Modeling code records
+++++
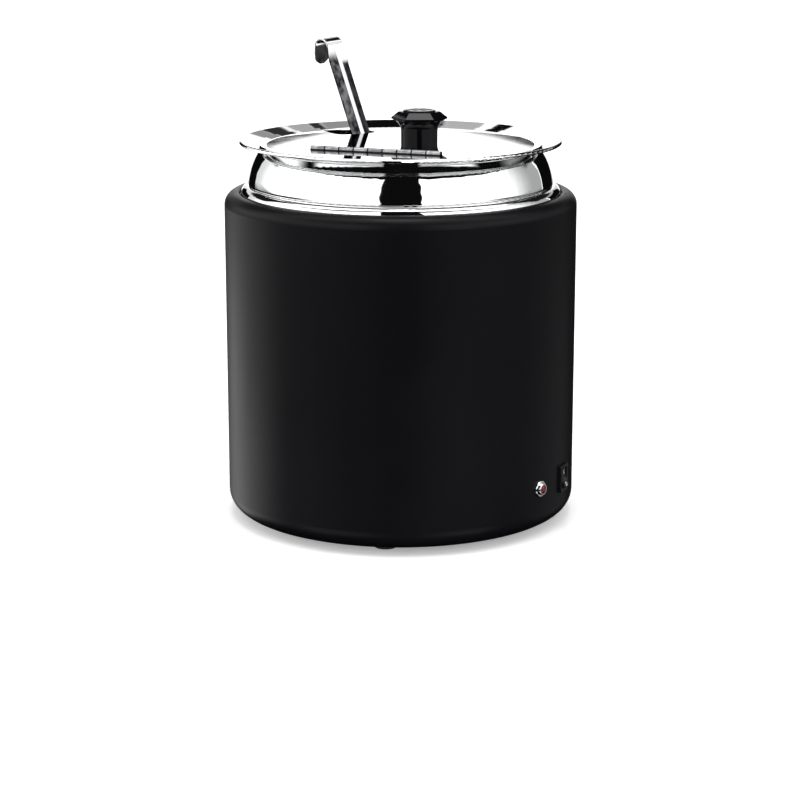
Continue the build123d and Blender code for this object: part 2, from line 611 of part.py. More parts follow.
def make_knob():
    """The hexagonal knob on the flap, with its threaded insert, and the screw and washer under the lid."""
    outline = (
        Line((0, 0), (KNOB_NECK_RADIUS, 0))
        + Line((KNOB_NECK_RADIUS, 0), (KNOB_NECK_RADIUS, 6))
        + ThreePointArc((KNOB_NECK_RADIUS, 6), (16.4, 11.7), (KNOB_FLANGE_RADIUS, KNOB_EDGE_BOTTOM))
        + Line((KNOB_FLANGE_RADIUS, KNOB_EDGE_BOTTOM), (KNOB_FLANGE_RADIUS, KNOB_EDGE_TOP))
        + Line((KNOB_FLANGE_RADIUS, KNOB_EDGE_TOP), (0, KNOB_EDGE_TOP))
        + Line((0, KNOB_EDGE_TOP), (0, 0))
    )
    hexagon = RegularPolygon(KNOB_FLANGE_RADIUS, 6)
    knob = revolve(Plane.XZ * make_face(outline), Axis.Z) & extrude(hexagon, KNOB_EDGE_TOP)
    knob += Pos(0, 0, KNOB_EDGE_TOP) * extrude(hexagon, KNOB_PLATEAU - KNOB_EDGE_TOP, taper=KNOB_SLOPE)
    cap = extrude(Circle(KNOB_CAP_RADIUS), KNOB_HEIGHT - KNOB_PLATEAU)
    knob += Pos(0, 0, KNOB_PLATEAU) * fillet(cap.edges().sort_by(Axis.Z)[-1], 0.9)
    flute_depth = 0.9
    for index in (-1, 0, 1):
        flute = extrude(Rot(0, 0, 55) * SlotOverall(17, 3.0), flute_depth + 1)
        knob -= Pos(6.2 * index, 0, KNOB_HEIGHT - flute_depth) * flute
    knob -= extrude(Circle(INSERT_RADIUS), INSERT_LENGTH)
    place = lid_plane(LID_TOP) * Pos(KNOB_SIDE, KNOB_OFFSET, 0)
    upright = Rot(0, 0, -LID_TURN)
    keep("lid_knob", place * upright * knob)
    insert = extrude(Circle(INSERT_RADIUS - CLEARANCE) - Circle(KNOB_SCREW_RADIUS), INSERT_LENGTH)
    keep("knob_insert", place * insert)
    washer = extrude(Circle(5.5) - Circle(KNOB_SCREW_RADIUS + 0.2), 0.8)
    keep("knob_washer", place * Pos(0, 0, -STEEL - 0.8) * washer)
    screw = pan_screw(3.9, 2.4, KNOB_SCREW_RADIUS - CLEARANCE, 10)
    keep("knob_screw", place * Pos(0, 0, -STEEL - 0.8) * Rot(180, 0, 0) * screw)


# --- ladle ----------------------------------------------------------------------------------
def make_ladle():
    """The ladle's deep bowl and its flanged strip handle with the hook at the top."""
    here = handle_plane()
    half = HANDLE_THICKNESS / 2
    strip = FilletPolyline(
        (HANDLE_BOTTOM, -half),
        (HANDLE_STRAIGHT_TOP + HOOK_RADIUS + half, -half),
        (HANDLE_STRAIGHT_TOP + HOOK_RADIUS + half, 2 * HOOK_RADIUS + half),
        (HANDLE_STRAIGHT_TOP - HOOK_TIP, 2 * HOOK_RADIUS + half),
        radius=[HOOK_RADIUS + half - 0.01, HOOK_RADIUS + half - 0.01],
    )
    profile = make_face(offset(strip, amount=HANDLE_THICKNESS, side=Side.LEFT))
    handle = extrude(Pos(0, 0, -HANDLE_WIDTH / 2) * profile, HANDLE_WIDTH)
    rail_length = FLANGE_TOP - FLANGE_BOTTOM
    for side in (-1, 1):
        rail = extrude(SlotOverall(rail_length, 2 * HANDLE_FLANGE), 1.2)
        rail &= Pos(0, HANDLE_FLANGE / 2, 0.6) * Box(rail_length, HANDLE_FLANGE, 1.2)
        low_edge = side * (HANDLE_WIDTH / 2 - 0.6) - 0.6
        handle += Pos((FLANGE_TOP + FLANGE_BOTTOM) / 2, half - 0.05, low_edge) * rail
    keep("ladle_handle", here * handle)

    outer = FilletPolyline((0, 0), (BOWL_RADIUS, 0), (BOWL_RADIUS, BOWL_DEPTH), radius=[24])
    bowl = revolve(Plane.XZ * make_face(offset(outer, amount=BOWL_WALL, side=Side.LEFT)), Axis.Z)
    seat = here.from_local_coords((BOWL_RIM - BOWL_DEPTH, -half - BOWL_RADIUS, 0))
    keep("ladle_bowl", Plane(origin=seat, x_dir=here.y_dir, z_dir=here.x_dir) * bowl)


def main():
    make_shell()
    make_well()
    make_base()
    make_tie_rods()
    element_ends = make_heater()
    make_sensors()
    make_indicator()
    make_switch()
    make_inlet()
    make_wiring(element_ends)
    make_pot()
    make_lid()
    make_hinge()
    make_knob()
    make_ladle()
    os.makedirs("parts", exist_ok=True)
    for name, shape in NODES.items():
        export_step(shape, f"parts/{name}.step")
    print(len(NODES), "nodes")


main()
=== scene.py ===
"""The looks of the electric soup kettle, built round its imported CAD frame.

Metres, in the CAD's own frame: the origin is on the table under the kettle, +Z is up and -Y is the front.
"""

import math

import bmesh
import bpy
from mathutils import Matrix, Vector


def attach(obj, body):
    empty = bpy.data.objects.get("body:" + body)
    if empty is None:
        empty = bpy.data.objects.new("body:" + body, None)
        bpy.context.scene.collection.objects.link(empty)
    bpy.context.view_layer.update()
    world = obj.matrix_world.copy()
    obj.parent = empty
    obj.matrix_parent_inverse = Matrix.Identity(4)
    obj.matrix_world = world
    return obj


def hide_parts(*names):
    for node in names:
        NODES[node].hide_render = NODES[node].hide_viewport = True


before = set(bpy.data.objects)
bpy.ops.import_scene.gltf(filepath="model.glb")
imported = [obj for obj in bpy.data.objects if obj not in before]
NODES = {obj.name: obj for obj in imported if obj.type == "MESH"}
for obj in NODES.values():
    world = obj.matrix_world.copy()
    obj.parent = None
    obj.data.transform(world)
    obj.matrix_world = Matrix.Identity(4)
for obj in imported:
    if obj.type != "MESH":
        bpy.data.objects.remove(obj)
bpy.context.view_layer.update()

MM = 0.001

# Where most of a noise texture's values lie.
NOISE_LOW = 0.3
NOISE_HIGH = 0.7

# --- camera and studio ----------------------------------------------------------------------
CAMERA_PLACE = (-0.0005, -1.700, 0.506)
CAMERA_PITCH = 0.242
CAMERA_LENS = 100.4
FLOOR_SIZE = 60
SKY_BRIGHTNESS = 1.9
DARK_BRIGHTNESS = 0.004
FLOOR_COLOUR = 0.93
FLOOR_GLOW = 0.3

# Soft lights and black flags of the studio, as parts of the sky seen from the kettle. An azimuth is
# counted from the front towards the right-hand side, an elevation from the horizon, both in degrees.
# Each row: (lowest azimuth, highest azimuth, soft edge), (lowest elevation, highest elevation, soft
# edge), brightness. A later row covers an earlier one.
SKY_PATCHES = [
    # the grey wall on the right, and a paler one on the left
    ((95, 178, 50), (-3, 45, 4), 0.42),
    ((-178, -122, 30), (-3, 45, 4), 0.8),
    # the pale floor far behind, then the black walls beside it
    ((-182, -165, 2), (-7, 3, 3), 1.3),
    ((165, 182, 2), (-7, 3, 3), 1.3),
    ((-165, -140.5, 1), (-9, 12.5, 1), 0.003),
    ((133.5, 163.5, 1), (-9, 15, 1), 0.003),
    ((131.8, 133.5, 0.6), (-3, 16, 1), 1.6),
    ((-168, -118, 8), (19, 60, 5), 0.01),
    ((118, 168, 8), (19, 60, 5), 0.01),
    # what the flat lid mirrors, and then what the back of the flared rim mirrors
    ((-183, -172, 1), (6.9, 14, 0.5), 1.9),
    ((172, 183, 1), (6.9, 14, 0.5), 1.9),
    ((-182, -176.8, 0.4), (35.2, 50, 0.4), 0.004),
    ((176.8, 182, 0.4), (34.9, 50, 0.4), 0.004),
    ((172, 178.6, 0.4), (31.8, 34.9, 0.8), 0.3),
    ((172, 178.6, 0.4), (30.2, 31.8, 0.5), 0.03),
    ((172, 178.6, 0.4), (26.5, 30.2, 0.5), 0.42),
    ((172, 178.6, 0.4), (20.2, 25.2, 1.0), 0.03),
    ((172, 178.6, 0.4), (15.2, 20.2, 1.0), 0.3),
    ((-178.6, -172, 0.4), (31.4, 35.2, 0.5), 0.48),
    ((-178.6, -172, 0.4), (26.8, 29.6, 0.5), 0.004),
    # the lights for the shell's two sides, and the one overhead
    ((-150, -92, 22), (-30, -9, 6), 1.9),
    ((95, 140, 16), (-30, -10, 6), 0.3),
    ((-180, 180, 0), (83, 95, 2), 14.0),
]
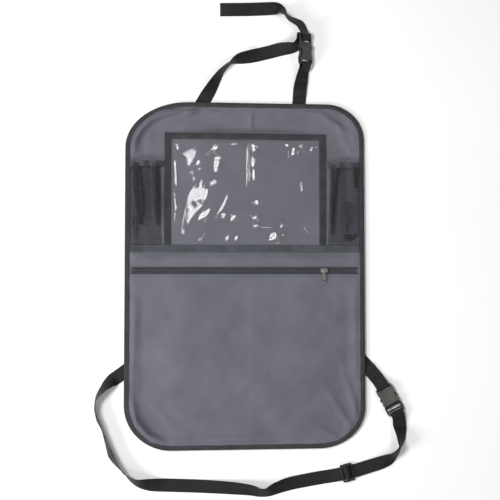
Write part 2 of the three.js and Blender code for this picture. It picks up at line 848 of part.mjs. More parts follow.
+++++
* [WHAT YOU SHOULD DO] Return the lines from the line with "obj.matrix_world = world" through the line with "FLOOR_GLOW = 0.3", inclusive, exactly as they stand, and nothing else.

* [RESPONSE TO THIS EXERCISE]
    obj.matrix_world = world
    return obj


def hide_parts(*names):
    for node in names:
        NODES[node].hide_render = NODES[node].hide_viewport = True


before = set(bpy.data.objects)
bpy.ops.import_scene.gltf(filepath="model.glb")
imported = [obj for obj in bpy.data.objects if obj not in before]
NODES = {obj.name: obj for obj in imported if obj.type == "MESH"}
for obj in NODES.values():
    world = obj.matrix_world.copy()
    obj.parent = None
    obj.data.transform(world)
    obj.matrix_world = Matrix.Identity(4)
for obj in imported:
    if obj.type != "MESH":
        bpy.data.objects.remove(obj)
bpy.context.view_layer.update()

MM = 0.001

# Where most of a noise texture's values lie.
NOISE_LOW = 0.3
NOISE_HIGH = 0.7

# --- camera and studio ----------------------------------------------------------------------
CAMERA_PLACE = (-0.0005, -1.700, 0.506)
CAMERA_PITCH = 0.242
CAMERA_LENS = 100.4
FLOOR_SIZE = 60
SKY_BRIGHTNESS = 1.9
DARK_BRIGHTNESS = 0.004
FLOOR_COLOUR = 0.93
FLOOR_GLOW = 0.3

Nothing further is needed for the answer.